_DATA SEGMENT_
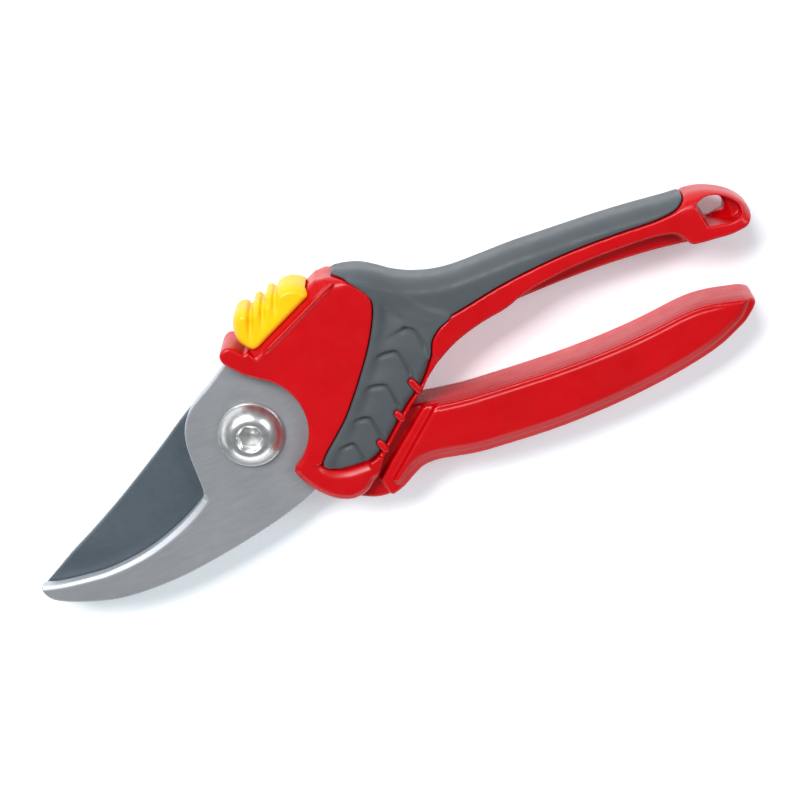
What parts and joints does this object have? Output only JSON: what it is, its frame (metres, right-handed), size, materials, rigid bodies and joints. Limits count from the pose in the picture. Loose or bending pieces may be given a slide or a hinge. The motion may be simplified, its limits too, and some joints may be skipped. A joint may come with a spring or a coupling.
{
  "type": "pruning shears",
  "caption": "Bypass pruning shears with a hooked counter-blade, moulded handles with a soft grip, a sliding thumb lock and a hanging hole, shown closed and locked.",
  "frame": {"origin": "on the pivot axis, at the threaded end of the pivot bolt, in the plane that the shears rest on", "axes": "+X towards the handle ends, +Y towards the upper handle, +Z along the pivot bolt towards its head"},
  "size_m": [0.2113, 0.0654, 0.018],
  "materials": {
    "red_plastic": "glass-filled nylon, moulded glossy",
    "grey_grip": "soft thermoplastic, fine matt grain",
    "yellow_plastic": "moulded glossy",
    "plain_steel": "blasted and ground, satin",
    "coated_steel": "dark non-stick coating, satin",
    "polished_steel": "turned and polished",
    "zinc_steel": "zinc plated",
    "spring_steel": "drawn wire and strip",
    "black_rubber": "matt"
  },
  "bodies": {
    "upper_handle": {"upper_handle": "red_plastic", "upper_grip": "grey_grip", "counter_blade": "plain_steel", "tang_screw_1": "zinc_steel", "tang_screw_2": "zinc_steel", "pivot_bolt": "polished_steel", "pivot_bush": "zinc_steel", "pivot_washer": "zinc_steel", "pivot_lock_washer": "zinc_steel", "pivot_nut": "zinc_steel", "return_spring": "spring_steel", "lock_detent_spring": "spring_steel"},
    "lock_slider": {"lock_slider": "yellow_plastic", "lock_latch": "zinc_steel", "lock_rivet": "zinc_steel"},
    "lower_handle": {"lower_handle": "red_plastic", "cutting_blade": "coated_steel", "blade_screw_1": "zinc_steel", "blade_screw_2": "zinc_steel", "closing_bumper": "black_rubber"}
  },
  "joints": [
    {"name": "handle_pivot", "type": "hinge", "parent": "upper_handle", "child": "lower_handle", "pos_m": [0, 0, 0.0075], "axis": [0, 0, -1], "range_deg": [0, 30]},
    {"name": "lock_slide", "type": "slide", "parent": "upper_handle", "child": "lock_slider", "axis": [0.9304, 0.3665, 0], "range_m": [0, 0.006]}
  ]
}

_WRITTEN EXERCISE_
Copy out all lines above that include the string "bodies".

_SOLVED PROBLEM_
What parts and joints does this object have? Output only JSON: what it is, its frame (metres, right-handed), size, materials, rigid bodies and joints. Limits count from the pose in the picture. Loose or bending pieces may be given a slide or a hinge. The motion may be simplified, its limits too, and some joints may be skipped. A joint may come with a spring or a coupling.
  "bodies": {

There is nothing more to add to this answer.